— start Information shown —
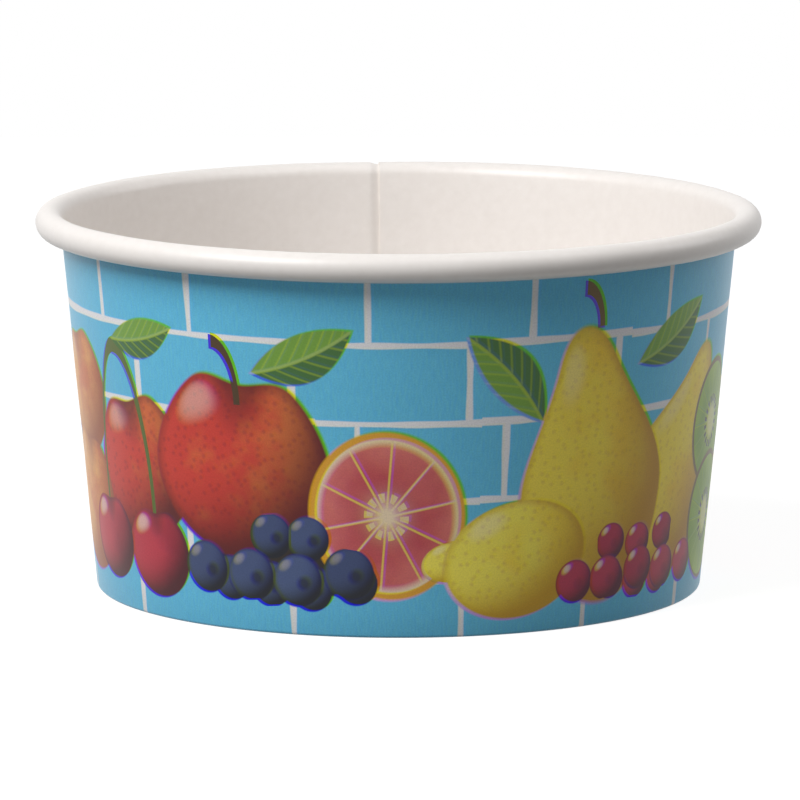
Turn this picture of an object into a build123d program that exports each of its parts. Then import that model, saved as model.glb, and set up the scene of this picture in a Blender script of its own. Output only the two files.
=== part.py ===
"""Paper dessert cup: a conical board wall with a rolled rim and a side seam, on a recessed floor.

Millimetres, +Z up. The origin is on the cup's axis, at the height of the table.
The wall is one blank of coated board. It is wrapped round until its ends overlap at the side seam,
its top edge is curled outwards into the rim, and its bottom edge is folded in and up round the
skirt of the floor. The floor is a second, thinner piece: a disc with its edge turned down.
"""

from build123d import *

import os
from math import asin, atan2, cos, degrees, hypot, radians, sin, tan

# ---- Driving dimensions ----
rim_diameter = 90.0  # over the rolled rim
base_diameter = 75.2  # over the foot, at the table
cup_height = 47.3  # table to the top of the rim
bead_diameter = 3.45  # of the rolled rim's section
wall_board = 0.42  # thickness of the wall's board
floor_board = 0.34  # thickness of the floor's board
floor_height = 6.0  # table to the top of the floor
floor_corner = 0.8  # outside radius where the floor turns down into its skirt
lip_gap = 0.6  # from the start of that corner down to the end of the folded-in lip
fold_radius = 0.06  # inside radius of the two bends of the fold
seal_gap = 0.02  # film of coating between two sealed faces
skirt_gap = 0.12  # between the end of the skirt and the fold

# The curl of the rim is three arcs, each of a smaller radius than the one before it.
# A turn is in degrees, from the wall over the top, down the outside and back in underneath.
curl_outer_turn = 250.0  # where the bead's own arc ends
curl_mid_turn = 290.0
curl_end_turn = 400.0
curl_tuck = 0.275  # how much smaller the second arc's radius is than the bead's
curl_clearance = 0.1  # between the curled-in end and the outside of the seam

# The side seam is at the back. The blank's inner edge shows inside, and its outer edge outside.
inner_edge_angle = 93.4  # from +X, in degrees
seam_overlap = 7.0  # width of the overlap, round the wall
seam_step = 0.3  # height of the outer edge, once it is pressed
seam_bite = 0.1  # how deep the outer layer is bonded into the inner one
seam_ramp = 1.2  # width in which the outer layer comes down past the inner edge
groove_width = 0.25  # gap beside the inner edge, round the wall
groove_backing = 0.16  # board left behind that gap
seam_top_gap = 2.0  # from the end of the outer layer to the top of the rim

# ---- Places that follow from them ----
bead_radius = bead_diameter / 2
curl_centre = Vector(rim_diameter / 2 - bead_radius, cup_height - bead_radius)
flare = curl_centre.X - base_diameter / 2
lean = atan2(flare, curl_centre.Y) - asin((bead_radius - wall_board) / hypot(flare, curl_centre.Y))
lean_degrees = degrees(lean)  # of the wall, from upright
foot = Vector(base_diameter / 2 - wall_board / cos(lean), 0)  # inside face of the wall

up = Vector(sin(lean), cos(lean))  # along the wall
out = Vector(cos(lean), -sin(lean))  # square to the wall, away from the axis
down = Vector(0, -1)


def wall_point(height, depth):
    """Point of the section at this height, this far out from the inside face of the wall."""
    return foot + Vector(height * tan(lean) + depth / cos(lean), height)


def curl_direction(turn):
    """Unit vector from the centre of a curl arc to the board, at this turn."""
    return up * sin(radians(turn)) - out * cos(radians(turn))


# The last arc is as wide as it can be, with its nearest point to the wall clear of the seam.
curl_mid_radius = bead_radius - curl_tuck
mid_centre = curl_centre + curl_direction(curl_outer_turn) * curl_tuck
mid_end_depth = (mid_centre + curl_direction(curl_mid_turn) * curl_mid_radius - foot).dot(out)
nearest_depth = wall_board + seam_step + curl_clearance
curl_end_radius = (mid_end_depth - nearest_depth) / (1 - cos(radians(curl_mid_turn)))
end_centre = mid_centre + curl_direction(curl_mid_turn) * (curl_mid_radius - curl_end_radius)
curl_arcs = [
    (curl_centre, bead_radius, 0, curl_outer_turn),
    (mid_centre, curl_mid_radius, curl_outer_turn, curl_mid_turn),
    (end_centre, curl_end_radius, curl_mid_turn, curl_end_turn),
]

lip_depth = -(floor_board + 2 * seal_gap)  # the lip's sealed face, across the skirt from the wall
lip_height = floor_height - floor_corner - lip_gap
fold_height = wall_board + fold_radius  # of the centres of the fold's two bends
wall_bend = wall_point(fold_height, -fold_radius)
lip_bend = wall_point(fold_height, lip_depth + fold_radius)
lip_end = wall_point(lip_height, lip_depth)
skirt_end = wall_board + skirt_gap

mid_wall_radius = wall_point(cup_height / 2, 0).X


def angle_of(width):
    """Angle in degrees that a width round the wall takes at half height."""
    return degrees(width / mid_wall_radius)


def axial_plane(angle):
    """Upright plane through the cup's axis, at this angle from +X."""
    across = (cos(radians(angle)), sin(radians(angle)), 0)
    return Plane(origin=(0, 0, 0), x_dir=across, z_dir=(across[1], -across[0], 0))


def draw_curl(depth, last_arc=len(curl_arcs)):
    """Draws the board's face at this depth along the curl. The outside of the bead is depth 0."""
    for centre, radius, turn, next_turn in curl_arcs[:last_arc]:
        CenterArc((centre.X, centre.Y), radius - depth, 180 - lean_degrees - turn, turn - next_turn)


def draw_fold(depth):
    """Draws the board's face at this depth from the lip's end, round the fold, to the wall."""
    bend = fold_radius + depth
    Line(lip_end - out * depth, lip_bend - out * bend)
    CenterArc((lip_bend.X, lip_bend.Y), bend, 180 - lean_degrees, 90 + lean_degrees)
    Line(lip_bend + down * bend, wall_bend + down * bend)
    CenterArc((wall_bend.X, wall_bend.Y), bend, -90, 90 - lean_degrees)


def curl_start(depth):
    """Where the wall meets the curl, at this depth."""
    return curl_centre - out * (bead_radius - depth)


def curl_point(depth, arc):
    """End of one of the curl's arcs, at this depth."""
    centre, radius, _, turn = curl_arcs[arc]
    return centre + curl_direction(turn) * (radius - depth)


# ---- Side wall: the wrapped blank, with its rolled rim, folded foot and side seam ----
overlap_heights = (fold_height, cup_height - seam_top_gap)
outer_edge_angle = inner_edge_angle - angle_of(seam_overlap)
ramp_end_angle = inner_edge_angle + angle_of(groove_width + seam_ramp)


def draw_overlap(height):
    """Plan of the seam's outer layer at this height: square at its raw edge, ramped at the other."""
    inner_radius = wall_point(height, wall_board - seam_bite).X
    outer_radius = wall_point(height, wall_board + seam_step).X
    layer = CenterArc((0, 0), outer_radius, outer_edge_angle, inner_edge_angle - outer_edge_angle)
    bonded = CenterArc((0, 0), inner_radius, outer_edge_angle, ramp_end_angle - outer_edge_angle)
    Line(layer @ 0, bonded @ 0)
    Line(layer @ 1, bonded @ 1)


with BuildPart() as side_wall:
    with BuildSketch(Plane.XZ):
        with BuildLine():
            for face_depth in (0, wall_board):
                draw_fold(face_depth)
                Line(wall_bend + out * (fold_radius + face_depth), curl_start(face_depth))
                draw_curl(face_depth)
            Line(lip_end, lip_end - out * wall_board)
            Line(curl_point(0, -1), curl_point(wall_board, -1))
        make_face()
    revolve(axis=Axis.Z)

    # The gap beside the blank's inner edge, up the inside of the wall and over the rim.
    groove_faces = (-seal_gap, wall_board - groove_backing)
    with BuildSketch(axial_plane(inner_edge_angle)):
        with BuildLine():
            for face_depth in groove_faces:
                Line(wall_point(fold_height, face_depth), curl_start(face_depth))
                draw_curl(face_depth, last_arc=2)
            Line(*(wall_point(fold_height, face_depth) for face_depth in groove_faces))
            Line(*(curl_point(face_depth, 1) for face_depth in groove_faces))
        make_face()
    revolve(axis=Axis.Z, revolution_arc=angle_of(groove_width), mode=Mode.SUBTRACT)

    # The outer layer of the overlap, from the fold to just under the rim.
    for overlap_height in overlap_heights:
        with BuildSketch(Plane.XY.offset(overlap_height)):
            with BuildLine():
                draw_overlap(overlap_height)
            make_face()
    loft(ruled=True)

# ---- Floor: a disc with its edge turned down, sealed between the wall and the lip ----
corner_centre = wall_point(floor_height - floor_corner, -seal_gap - floor_corner)

with BuildPart() as floor:
    with BuildSketch(Plane.XZ):
        with BuildLine():
            for face_depth in (0, floor_board):
                corner = floor_corner - face_depth
                Line((0, floor_height - face_depth), corner_centre - down * corner)
                CenterArc((corner_centre.X, corner_centre.Y), corner, 90, -90 - lean_degrees)
                Line(corner_centre + out * corner, wall_point(skirt_end, -seal_gap - face_depth))
            Line((0, floor_height), (0, floor_height - floor_board))
            Line(wall_point(skirt_end, -seal_gap), wall_point(skirt_end, -seal_gap - floor_board))
        make_face()
    revolve(axis=Axis.Z)

# ---- Export ----
os.makedirs("parts", exist_ok=True)
for label, piece in {"side_wall": side_wall.part, "floor": floor.part}.items():
    piece.label = label
    export_step(piece, f"parts/{label}.step")
    print(label, "volume", round(piece.volume, 1), "mm3, valid", piece.is_valid)
print("wall leans", round(lean_degrees, 3), "degrees")
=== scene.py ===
# A paper dessert cup, printed with fruit on blue tiles. Metres, with the cup's axis on Z.
import bpy
from math import asin, atan2, cos, degrees, hypot, pi, radians, sin, tan
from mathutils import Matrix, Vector


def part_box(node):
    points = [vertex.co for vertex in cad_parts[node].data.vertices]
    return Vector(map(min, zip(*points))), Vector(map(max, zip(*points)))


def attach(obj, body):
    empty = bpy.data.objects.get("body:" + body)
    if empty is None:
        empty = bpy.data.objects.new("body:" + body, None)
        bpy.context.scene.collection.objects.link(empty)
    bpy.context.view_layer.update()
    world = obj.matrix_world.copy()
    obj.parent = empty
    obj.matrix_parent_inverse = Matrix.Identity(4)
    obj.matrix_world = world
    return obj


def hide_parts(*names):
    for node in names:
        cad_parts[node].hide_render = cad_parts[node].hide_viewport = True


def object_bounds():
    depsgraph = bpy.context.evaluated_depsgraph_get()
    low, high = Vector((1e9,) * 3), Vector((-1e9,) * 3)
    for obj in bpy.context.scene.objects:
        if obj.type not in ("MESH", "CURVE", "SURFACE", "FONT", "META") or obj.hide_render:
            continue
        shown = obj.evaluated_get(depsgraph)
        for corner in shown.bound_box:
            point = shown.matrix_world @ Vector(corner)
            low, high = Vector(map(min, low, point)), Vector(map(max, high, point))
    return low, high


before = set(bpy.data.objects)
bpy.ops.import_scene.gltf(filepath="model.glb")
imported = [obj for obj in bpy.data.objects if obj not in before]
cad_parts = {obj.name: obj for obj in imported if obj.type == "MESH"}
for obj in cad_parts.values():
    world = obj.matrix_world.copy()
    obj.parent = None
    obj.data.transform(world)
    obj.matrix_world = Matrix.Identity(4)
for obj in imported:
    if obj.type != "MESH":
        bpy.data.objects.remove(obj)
cadLow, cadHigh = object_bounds()
mm = 0.001


def linearColour(hexCode):  # sRGB hex to the linear colour that a socket takes
    channels = [int(hexCode[i:i + 2], 16) / 255 for i in (1, 3, 5)]
    return [c / 12.92 if c <= 0.04045 else ((c + 0.055) / 1.055) ** 2.4 for c in channels] + [1.0]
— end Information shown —
• _Short problem_: Print from the first line through the line that contains "a recessed floor.", please, including both, and leave out every line outside that stretch.

• _Answer to the problem_:
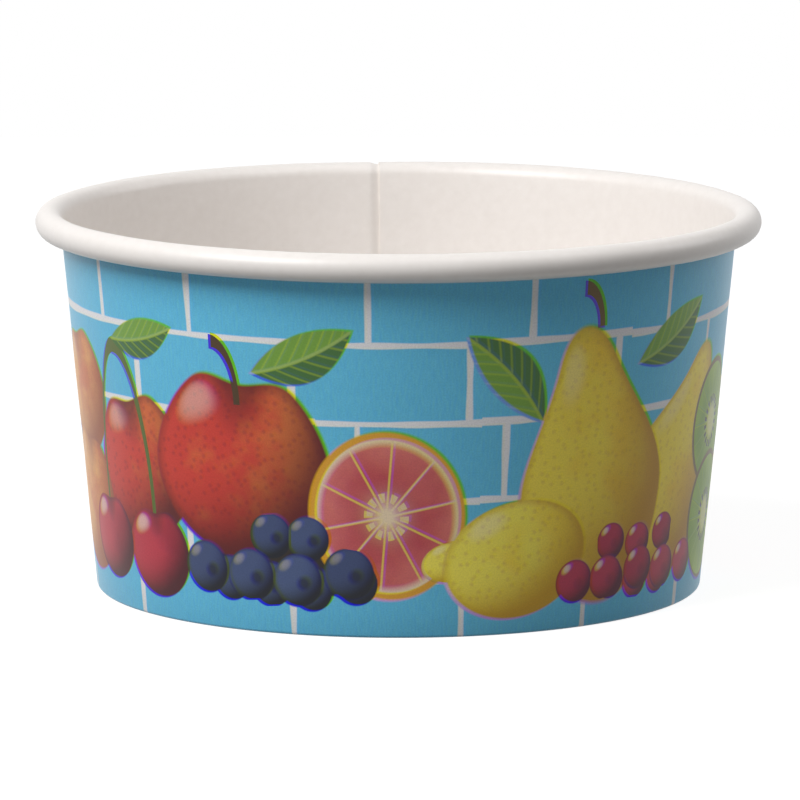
Turn this picture of an object into a build123d program that exports each of its parts. Then import that model, saved as model.glb, and set up the scene of this picture in a Blender script of its own. Output only the two files.
=== part.py ===
"""Paper dessert cup: a conical board wall with a rolled rim and a side seam, on a recessed floor.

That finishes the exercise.